● What you have to do
Nothing should be output except the lines from the one containing "solarCell(-1), finish(0x4c4e56, 0.3)));" through the one containing "for corner in", both ends included, each repeated exactly.

======== Stored data ========

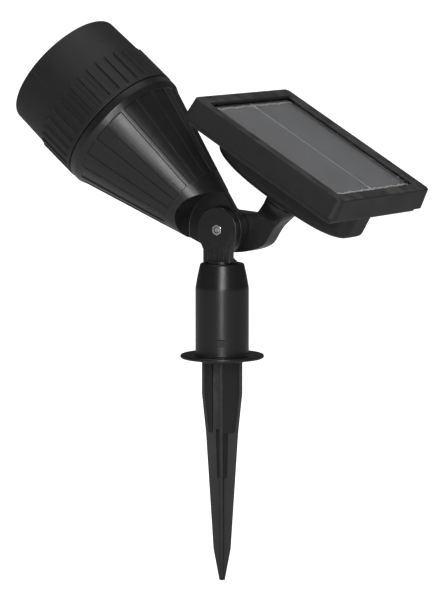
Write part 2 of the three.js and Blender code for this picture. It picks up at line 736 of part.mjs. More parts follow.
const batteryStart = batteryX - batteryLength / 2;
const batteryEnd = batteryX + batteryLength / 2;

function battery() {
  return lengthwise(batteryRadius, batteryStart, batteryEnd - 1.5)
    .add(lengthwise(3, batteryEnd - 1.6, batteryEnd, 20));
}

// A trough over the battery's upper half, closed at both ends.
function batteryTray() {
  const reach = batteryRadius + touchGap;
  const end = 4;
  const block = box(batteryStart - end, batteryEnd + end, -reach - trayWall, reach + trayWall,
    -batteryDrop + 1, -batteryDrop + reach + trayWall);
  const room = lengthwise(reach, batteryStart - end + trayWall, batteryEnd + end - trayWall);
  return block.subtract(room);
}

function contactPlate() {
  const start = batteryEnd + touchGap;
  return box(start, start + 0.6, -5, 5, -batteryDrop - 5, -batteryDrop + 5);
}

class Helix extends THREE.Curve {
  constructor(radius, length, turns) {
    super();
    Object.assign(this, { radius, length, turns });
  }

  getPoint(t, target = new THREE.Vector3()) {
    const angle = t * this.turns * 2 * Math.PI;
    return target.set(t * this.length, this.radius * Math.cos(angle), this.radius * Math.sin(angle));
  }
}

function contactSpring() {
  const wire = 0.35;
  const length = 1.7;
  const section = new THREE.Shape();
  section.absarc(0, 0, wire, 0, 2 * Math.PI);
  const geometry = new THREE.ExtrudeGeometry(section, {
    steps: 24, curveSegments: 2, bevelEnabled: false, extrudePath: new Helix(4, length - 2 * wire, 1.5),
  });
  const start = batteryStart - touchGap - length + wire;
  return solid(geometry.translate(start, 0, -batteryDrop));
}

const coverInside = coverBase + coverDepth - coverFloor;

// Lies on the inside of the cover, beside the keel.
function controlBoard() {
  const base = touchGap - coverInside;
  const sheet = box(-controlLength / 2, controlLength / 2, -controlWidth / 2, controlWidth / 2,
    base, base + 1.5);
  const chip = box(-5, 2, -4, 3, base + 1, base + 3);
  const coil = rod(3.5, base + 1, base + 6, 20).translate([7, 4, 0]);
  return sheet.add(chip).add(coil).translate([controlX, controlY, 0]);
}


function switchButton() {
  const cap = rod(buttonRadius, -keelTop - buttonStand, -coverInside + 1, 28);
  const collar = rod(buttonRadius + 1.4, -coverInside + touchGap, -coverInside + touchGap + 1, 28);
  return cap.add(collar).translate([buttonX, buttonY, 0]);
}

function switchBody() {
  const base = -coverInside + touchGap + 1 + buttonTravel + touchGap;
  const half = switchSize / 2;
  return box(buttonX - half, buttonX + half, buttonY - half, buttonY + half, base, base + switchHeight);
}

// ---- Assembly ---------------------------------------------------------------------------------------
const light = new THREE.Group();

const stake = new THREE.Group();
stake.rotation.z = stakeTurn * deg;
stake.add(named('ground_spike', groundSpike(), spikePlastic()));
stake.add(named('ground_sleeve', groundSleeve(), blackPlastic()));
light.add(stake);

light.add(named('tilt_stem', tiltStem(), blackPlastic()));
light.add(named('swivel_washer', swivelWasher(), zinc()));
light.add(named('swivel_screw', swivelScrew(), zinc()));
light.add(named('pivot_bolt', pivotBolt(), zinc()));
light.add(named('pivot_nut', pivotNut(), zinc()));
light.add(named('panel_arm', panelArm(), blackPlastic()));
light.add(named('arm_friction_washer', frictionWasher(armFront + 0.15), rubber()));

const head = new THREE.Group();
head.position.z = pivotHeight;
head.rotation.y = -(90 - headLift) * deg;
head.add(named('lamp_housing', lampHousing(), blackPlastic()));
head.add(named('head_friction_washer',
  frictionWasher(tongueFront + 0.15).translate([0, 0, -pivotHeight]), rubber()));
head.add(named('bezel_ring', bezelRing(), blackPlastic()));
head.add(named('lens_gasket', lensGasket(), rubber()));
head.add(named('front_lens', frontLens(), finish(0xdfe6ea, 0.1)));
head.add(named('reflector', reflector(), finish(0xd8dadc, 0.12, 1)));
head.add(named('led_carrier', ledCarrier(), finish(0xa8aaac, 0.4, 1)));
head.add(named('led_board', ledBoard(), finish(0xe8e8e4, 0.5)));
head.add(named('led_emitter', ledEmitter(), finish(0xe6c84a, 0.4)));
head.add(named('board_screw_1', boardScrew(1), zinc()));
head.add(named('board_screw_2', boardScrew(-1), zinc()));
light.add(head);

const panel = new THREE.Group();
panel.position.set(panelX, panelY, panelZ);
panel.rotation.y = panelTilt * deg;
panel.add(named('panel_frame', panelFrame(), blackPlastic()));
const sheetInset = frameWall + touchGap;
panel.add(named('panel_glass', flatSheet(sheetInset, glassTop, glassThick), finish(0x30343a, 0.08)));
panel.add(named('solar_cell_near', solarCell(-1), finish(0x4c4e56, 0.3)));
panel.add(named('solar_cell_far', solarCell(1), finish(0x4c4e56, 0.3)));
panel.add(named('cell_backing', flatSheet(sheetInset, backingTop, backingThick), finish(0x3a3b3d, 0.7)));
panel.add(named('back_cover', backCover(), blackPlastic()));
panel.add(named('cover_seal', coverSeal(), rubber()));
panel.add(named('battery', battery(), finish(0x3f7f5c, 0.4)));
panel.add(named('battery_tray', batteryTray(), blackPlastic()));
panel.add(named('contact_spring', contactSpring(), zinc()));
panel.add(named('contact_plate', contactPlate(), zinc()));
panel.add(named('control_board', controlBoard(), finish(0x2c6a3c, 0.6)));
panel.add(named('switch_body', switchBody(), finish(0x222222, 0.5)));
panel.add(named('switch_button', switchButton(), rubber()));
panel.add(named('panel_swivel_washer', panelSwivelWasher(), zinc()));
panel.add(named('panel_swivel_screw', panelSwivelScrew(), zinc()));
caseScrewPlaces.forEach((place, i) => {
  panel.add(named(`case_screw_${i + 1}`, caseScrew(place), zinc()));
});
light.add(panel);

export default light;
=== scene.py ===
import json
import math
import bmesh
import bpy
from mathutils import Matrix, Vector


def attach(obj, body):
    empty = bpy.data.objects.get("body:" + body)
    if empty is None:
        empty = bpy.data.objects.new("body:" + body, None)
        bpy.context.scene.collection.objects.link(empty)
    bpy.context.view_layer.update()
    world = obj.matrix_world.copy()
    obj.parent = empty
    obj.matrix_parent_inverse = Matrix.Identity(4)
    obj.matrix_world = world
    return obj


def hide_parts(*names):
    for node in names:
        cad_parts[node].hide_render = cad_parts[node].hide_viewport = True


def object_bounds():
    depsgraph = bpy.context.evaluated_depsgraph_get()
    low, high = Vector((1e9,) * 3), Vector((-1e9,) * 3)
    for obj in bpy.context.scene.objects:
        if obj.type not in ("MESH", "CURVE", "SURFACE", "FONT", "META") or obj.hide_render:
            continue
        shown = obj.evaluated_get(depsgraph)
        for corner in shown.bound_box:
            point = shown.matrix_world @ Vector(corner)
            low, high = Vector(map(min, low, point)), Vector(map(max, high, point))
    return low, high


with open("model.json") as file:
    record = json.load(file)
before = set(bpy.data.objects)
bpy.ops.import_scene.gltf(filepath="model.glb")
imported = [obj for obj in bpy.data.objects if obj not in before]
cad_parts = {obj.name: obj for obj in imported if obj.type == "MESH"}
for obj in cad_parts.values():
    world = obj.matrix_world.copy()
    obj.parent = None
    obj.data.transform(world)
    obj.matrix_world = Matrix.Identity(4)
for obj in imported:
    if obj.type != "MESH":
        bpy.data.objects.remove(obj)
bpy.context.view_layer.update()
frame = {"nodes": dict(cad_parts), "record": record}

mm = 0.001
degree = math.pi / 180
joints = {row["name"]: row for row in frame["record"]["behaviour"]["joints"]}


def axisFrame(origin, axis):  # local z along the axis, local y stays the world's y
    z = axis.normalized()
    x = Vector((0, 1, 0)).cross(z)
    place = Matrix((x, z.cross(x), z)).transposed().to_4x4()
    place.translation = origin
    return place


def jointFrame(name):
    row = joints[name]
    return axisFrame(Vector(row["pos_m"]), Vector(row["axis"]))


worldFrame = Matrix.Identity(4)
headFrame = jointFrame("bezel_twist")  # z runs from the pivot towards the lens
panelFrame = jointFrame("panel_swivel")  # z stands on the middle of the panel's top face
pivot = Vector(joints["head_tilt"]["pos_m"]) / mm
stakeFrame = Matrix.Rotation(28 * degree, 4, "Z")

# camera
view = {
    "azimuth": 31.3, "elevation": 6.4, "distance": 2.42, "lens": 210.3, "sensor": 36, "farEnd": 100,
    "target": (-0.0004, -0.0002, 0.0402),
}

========

● Response
panel.add(named('solar_cell_near', solarCell(-1), finish(0x4c4e56, 0.3)));
panel.add(named('solar_cell_far', solarCell(1), finish(0x4c4e56, 0.3)));
panel.add(named('cell_backing', flatSheet(sheetInset, backingTop, backingThick), finish(0x3a3b3d, 0.7)));
panel.add(named('back_cover', backCover(), blackPlastic()));
panel.add(named('cover_seal', coverSeal(), rubber()));
panel.add(named('battery', battery(), finish(0x3f7f5c, 0.4)));
panel.add(named('battery_tray', batteryTray(), blackPlastic()));
panel.add(named('contact_spring', contactSpring(), zinc()));
panel.add(named('contact_plate', contactPlate(), zinc()));
panel.add(named('control_board', controlBoard(), finish(0x2c6a3c, 0.6)));
panel.add(named('switch_body', switchBody(), finish(0x222222, 0.5)));
panel.add(named('switch_button', switchButton(), rubber()));
panel.add(named('panel_swivel_washer', panelSwivelWasher(), zinc()));
panel.add(named('panel_swivel_screw', panelSwivelScrew(), zinc()));
caseScrewPlaces.forEach((place, i) => {
  panel.add(named(`case_screw_${i + 1}`, caseScrew(place), zinc()));
});
light.add(panel);

export default light;
=== scene.py ===
import json
import math
import bmesh
import bpy
from mathutils import Matrix, Vector


def attach(obj, body):
    empty = bpy.data.objects.get("body:" + body)
    if empty is None:
        empty = bpy.data.objects.new("body:" + body, None)
        bpy.context.scene.collection.objects.link(empty)
    bpy.context.view_layer.update()
    world = obj.matrix_world.copy()
    obj.parent = empty
    obj.matrix_parent_inverse = Matrix.Identity(4)
    obj.matrix_world = world
    return obj


def hide_parts(*names):
    for node in names:
        cad_parts[node].hide_render = cad_parts[node].hide_viewport = True


def object_bounds():
    depsgraph = bpy.context.evaluated_depsgraph_get()
    low, high = Vector((1e9,) * 3), Vector((-1e9,) * 3)
    for obj in bpy.context.scene.objects:
        if obj.type not in ("MESH", "CURVE", "SURFACE", "FONT", "META") or obj.hide_render:
            continue
        shown = obj.evaluated_get(depsgraph)
        for corner in shown.bound_box:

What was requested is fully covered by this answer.